[Start of SOURCE EXCERPT]

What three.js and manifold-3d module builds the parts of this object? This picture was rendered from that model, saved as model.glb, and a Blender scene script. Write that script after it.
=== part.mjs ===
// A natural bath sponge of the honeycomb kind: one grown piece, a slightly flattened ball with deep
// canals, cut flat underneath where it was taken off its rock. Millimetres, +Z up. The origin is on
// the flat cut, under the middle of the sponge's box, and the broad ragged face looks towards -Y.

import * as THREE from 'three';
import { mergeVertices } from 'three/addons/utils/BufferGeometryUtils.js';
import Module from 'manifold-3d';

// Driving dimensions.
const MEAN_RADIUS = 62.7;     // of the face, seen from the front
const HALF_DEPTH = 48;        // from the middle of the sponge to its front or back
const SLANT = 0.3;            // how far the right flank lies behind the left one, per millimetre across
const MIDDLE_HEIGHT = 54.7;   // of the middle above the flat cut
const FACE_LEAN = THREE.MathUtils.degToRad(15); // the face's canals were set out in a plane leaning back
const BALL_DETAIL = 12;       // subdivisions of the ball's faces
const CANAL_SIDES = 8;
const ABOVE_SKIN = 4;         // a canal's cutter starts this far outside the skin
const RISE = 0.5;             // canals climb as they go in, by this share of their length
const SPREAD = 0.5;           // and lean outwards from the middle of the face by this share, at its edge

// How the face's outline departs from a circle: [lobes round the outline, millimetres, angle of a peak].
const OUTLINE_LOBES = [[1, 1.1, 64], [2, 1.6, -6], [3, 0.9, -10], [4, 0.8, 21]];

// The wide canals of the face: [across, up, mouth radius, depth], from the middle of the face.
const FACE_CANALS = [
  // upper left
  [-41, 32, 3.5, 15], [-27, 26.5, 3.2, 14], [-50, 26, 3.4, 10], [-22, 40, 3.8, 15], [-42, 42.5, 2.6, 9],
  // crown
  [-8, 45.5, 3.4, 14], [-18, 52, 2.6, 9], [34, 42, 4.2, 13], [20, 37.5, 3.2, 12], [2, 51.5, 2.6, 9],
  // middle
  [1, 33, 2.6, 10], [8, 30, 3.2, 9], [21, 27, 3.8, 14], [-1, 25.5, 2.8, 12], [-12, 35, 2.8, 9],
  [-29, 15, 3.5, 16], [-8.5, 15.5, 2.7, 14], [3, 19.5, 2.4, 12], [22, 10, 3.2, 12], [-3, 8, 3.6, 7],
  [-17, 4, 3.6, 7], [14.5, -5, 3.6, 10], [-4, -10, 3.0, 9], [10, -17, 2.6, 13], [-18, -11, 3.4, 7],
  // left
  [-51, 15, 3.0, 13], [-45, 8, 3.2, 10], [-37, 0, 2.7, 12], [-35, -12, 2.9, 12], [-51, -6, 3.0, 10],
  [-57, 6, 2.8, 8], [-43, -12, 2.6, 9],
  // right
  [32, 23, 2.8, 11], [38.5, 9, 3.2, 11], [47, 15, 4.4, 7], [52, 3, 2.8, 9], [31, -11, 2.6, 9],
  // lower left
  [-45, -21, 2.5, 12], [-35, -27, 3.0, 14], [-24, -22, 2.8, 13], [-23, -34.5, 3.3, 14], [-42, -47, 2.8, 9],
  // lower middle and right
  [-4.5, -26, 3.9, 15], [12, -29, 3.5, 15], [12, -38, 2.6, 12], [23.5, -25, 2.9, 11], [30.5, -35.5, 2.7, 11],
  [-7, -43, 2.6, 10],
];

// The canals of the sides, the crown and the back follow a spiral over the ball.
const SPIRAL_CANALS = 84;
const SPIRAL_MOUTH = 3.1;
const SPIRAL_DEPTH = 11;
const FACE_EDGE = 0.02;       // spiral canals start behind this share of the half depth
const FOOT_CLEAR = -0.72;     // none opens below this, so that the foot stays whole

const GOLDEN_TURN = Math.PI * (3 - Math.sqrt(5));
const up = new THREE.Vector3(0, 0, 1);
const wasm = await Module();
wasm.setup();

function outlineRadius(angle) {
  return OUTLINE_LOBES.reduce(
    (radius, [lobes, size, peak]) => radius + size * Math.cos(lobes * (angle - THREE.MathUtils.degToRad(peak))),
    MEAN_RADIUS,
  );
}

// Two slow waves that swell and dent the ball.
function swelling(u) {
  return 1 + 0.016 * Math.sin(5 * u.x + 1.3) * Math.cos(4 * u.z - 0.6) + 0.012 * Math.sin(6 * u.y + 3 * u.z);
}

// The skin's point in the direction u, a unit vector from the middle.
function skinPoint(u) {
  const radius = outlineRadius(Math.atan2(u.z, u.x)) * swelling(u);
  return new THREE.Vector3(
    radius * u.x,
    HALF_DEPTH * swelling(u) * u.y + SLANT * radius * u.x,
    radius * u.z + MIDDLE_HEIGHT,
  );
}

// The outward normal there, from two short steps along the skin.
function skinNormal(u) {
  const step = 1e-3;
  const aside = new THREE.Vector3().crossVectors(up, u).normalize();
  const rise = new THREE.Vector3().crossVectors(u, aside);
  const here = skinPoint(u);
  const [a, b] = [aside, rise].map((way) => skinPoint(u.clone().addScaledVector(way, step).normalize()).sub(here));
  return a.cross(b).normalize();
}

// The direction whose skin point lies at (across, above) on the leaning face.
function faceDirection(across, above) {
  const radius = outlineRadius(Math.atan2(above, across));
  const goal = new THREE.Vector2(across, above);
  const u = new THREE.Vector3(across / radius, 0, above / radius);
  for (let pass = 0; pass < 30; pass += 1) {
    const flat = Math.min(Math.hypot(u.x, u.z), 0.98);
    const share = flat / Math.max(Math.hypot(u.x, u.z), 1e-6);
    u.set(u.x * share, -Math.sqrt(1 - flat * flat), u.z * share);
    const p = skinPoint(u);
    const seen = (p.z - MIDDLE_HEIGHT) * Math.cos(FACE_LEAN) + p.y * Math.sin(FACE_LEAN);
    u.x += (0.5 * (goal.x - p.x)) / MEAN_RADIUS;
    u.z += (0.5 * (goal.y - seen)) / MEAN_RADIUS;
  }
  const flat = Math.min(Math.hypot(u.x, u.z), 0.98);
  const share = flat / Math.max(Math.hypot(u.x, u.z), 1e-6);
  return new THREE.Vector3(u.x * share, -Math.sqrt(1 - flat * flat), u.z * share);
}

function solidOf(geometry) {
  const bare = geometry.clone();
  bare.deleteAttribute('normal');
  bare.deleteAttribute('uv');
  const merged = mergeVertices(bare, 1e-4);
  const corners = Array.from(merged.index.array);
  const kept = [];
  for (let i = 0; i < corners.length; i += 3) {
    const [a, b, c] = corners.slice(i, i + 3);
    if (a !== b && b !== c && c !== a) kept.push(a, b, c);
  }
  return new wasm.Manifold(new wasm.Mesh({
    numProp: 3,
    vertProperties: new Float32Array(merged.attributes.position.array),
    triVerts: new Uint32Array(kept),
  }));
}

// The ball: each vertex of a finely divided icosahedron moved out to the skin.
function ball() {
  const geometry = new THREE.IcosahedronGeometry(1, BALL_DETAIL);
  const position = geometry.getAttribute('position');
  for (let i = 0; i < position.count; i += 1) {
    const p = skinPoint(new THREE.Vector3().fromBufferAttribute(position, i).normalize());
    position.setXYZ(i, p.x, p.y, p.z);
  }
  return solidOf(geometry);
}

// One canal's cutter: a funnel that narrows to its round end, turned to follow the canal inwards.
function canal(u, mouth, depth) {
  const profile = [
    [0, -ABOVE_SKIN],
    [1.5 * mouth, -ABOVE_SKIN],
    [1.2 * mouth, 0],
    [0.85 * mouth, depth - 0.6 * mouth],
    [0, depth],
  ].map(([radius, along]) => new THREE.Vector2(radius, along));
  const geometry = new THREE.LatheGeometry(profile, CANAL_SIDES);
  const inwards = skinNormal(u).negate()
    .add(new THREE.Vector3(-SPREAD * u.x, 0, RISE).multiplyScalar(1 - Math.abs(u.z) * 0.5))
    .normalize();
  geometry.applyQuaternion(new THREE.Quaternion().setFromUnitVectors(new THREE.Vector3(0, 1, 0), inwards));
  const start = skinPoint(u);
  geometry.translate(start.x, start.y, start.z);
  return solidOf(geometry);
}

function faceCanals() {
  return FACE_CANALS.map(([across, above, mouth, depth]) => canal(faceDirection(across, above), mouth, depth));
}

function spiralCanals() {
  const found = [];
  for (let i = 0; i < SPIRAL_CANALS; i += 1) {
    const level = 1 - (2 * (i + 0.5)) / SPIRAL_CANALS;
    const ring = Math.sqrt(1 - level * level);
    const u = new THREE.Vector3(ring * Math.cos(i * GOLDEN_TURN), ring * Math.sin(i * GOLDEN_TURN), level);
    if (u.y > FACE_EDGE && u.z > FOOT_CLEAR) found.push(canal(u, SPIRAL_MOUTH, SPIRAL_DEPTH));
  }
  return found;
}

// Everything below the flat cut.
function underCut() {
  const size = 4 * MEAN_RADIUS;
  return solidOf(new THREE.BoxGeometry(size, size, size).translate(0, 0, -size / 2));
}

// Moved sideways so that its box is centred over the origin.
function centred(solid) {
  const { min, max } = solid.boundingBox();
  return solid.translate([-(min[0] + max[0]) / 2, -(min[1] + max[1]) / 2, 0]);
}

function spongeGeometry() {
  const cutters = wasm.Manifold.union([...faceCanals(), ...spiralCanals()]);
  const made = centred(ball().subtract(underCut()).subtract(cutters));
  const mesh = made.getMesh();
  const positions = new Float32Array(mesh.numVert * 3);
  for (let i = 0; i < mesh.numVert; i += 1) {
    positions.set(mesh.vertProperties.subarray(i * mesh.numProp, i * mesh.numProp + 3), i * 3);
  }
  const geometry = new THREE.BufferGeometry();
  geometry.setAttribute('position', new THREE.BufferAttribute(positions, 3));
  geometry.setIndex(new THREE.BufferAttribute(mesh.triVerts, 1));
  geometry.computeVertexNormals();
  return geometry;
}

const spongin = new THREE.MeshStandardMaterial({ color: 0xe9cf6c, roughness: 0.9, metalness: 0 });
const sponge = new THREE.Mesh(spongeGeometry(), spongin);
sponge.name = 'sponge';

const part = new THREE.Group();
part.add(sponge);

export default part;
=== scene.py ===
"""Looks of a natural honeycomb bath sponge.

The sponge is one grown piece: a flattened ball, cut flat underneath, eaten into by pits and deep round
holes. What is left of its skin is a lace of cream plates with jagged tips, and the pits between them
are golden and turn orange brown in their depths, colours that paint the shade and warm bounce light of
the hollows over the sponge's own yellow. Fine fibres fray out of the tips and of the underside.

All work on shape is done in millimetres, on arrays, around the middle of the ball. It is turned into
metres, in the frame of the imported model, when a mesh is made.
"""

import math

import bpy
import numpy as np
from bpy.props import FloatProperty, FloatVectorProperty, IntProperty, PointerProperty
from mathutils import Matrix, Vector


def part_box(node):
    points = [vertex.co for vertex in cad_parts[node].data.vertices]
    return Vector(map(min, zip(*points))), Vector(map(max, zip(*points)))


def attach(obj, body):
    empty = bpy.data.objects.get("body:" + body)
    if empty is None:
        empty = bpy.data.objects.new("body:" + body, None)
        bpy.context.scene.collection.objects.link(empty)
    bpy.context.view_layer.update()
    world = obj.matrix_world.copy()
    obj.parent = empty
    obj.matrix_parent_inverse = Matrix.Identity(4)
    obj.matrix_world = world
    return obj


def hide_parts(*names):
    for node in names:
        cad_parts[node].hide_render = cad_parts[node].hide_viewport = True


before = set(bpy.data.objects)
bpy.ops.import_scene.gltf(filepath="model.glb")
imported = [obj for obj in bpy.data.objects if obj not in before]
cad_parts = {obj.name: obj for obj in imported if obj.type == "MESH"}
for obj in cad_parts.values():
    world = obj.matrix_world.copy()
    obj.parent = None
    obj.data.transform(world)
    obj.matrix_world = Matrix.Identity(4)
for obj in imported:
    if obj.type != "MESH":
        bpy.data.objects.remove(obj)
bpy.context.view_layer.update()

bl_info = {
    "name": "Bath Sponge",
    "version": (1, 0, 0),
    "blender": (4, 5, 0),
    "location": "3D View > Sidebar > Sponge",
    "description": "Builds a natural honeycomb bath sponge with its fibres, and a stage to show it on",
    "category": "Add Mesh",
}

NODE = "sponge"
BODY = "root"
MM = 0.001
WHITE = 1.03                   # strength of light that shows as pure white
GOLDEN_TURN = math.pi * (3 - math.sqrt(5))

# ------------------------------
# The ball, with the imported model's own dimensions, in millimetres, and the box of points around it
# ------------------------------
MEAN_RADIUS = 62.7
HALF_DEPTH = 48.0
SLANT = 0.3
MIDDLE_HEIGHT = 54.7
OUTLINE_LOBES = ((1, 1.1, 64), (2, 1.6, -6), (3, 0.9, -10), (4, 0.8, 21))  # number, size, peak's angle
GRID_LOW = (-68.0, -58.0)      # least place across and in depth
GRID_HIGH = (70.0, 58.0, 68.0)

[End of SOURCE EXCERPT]

-- WRITTEN EXERCISE --
Take the line that contains "over the origin.", the line that contains "if empty is", and all lines between, and give them again exactly; include no other line.

-- RESPONSE TO THIS EXERCISE --
// Moved sideways so that its box is centred over the origin.
function centred(solid) {
  const { min, max } = solid.boundingBox();
  return solid.translate([-(min[0] + max[0]) / 2, -(min[1] + max[1]) / 2, 0]);
}

function spongeGeometry() {
  const cutters = wasm.Manifold.union([...faceCanals(), ...spiralCanals()]);
  const made = centred(ball().subtract(underCut()).subtract(cutters));
  const mesh = made.getMesh();
  const positions = new Float32Array(mesh.numVert * 3);
  for (let i = 0; i < mesh.numVert; i += 1) {
    positions.set(mesh.vertProperties.subarray(i * mesh.numProp, i * mesh.numProp + 3), i * 3);
  }
  const geometry = new THREE.BufferGeometry();
  geometry.setAttribute('position', new THREE.BufferAttribute(positions, 3));
  geometry.setIndex(new THREE.BufferAttribute(mesh.triVerts, 1));
  geometry.computeVertexNormals();
  return geometry;
}

const spongin = new THREE.MeshStandardMaterial({ color: 0xe9cf6c, roughness: 0.9, metalness: 0 });
const sponge = new THREE.Mesh(spongeGeometry(), spongin);
sponge.name = 'sponge';

const part = new THREE.Group();
part.add(sponge);

export default part;
=== scene.py ===
"""Looks of a natural honeycomb bath sponge.

The sponge is one grown piece: a flattened ball, cut flat underneath, eaten into by pits and deep round
holes. What is left of its skin is a lace of cream plates with jagged tips, and the pits between them
are golden and turn orange brown in their depths, colours that paint the shade and warm bounce light of
the hollows over the sponge's own yellow. Fine fibres fray out of the tips and of the underside.

All work on shape is done in millimetres, on arrays, around the middle of the ball. It is turned into
metres, in the frame of the imported model, when a mesh is made.
"""

import math

import bpy
import numpy as np
from bpy.props import FloatProperty, FloatVectorProperty, IntProperty, PointerProperty
from mathutils import Matrix, Vector


def part_box(node):
    points = [vertex.co for vertex in cad_parts[node].data.vertices]
    return Vector(map(min, zip(*points))), Vector(map(max, zip(*points)))


def attach(obj, body):
    empty = bpy.data.objects.get("body:" + body)
    if empty is None:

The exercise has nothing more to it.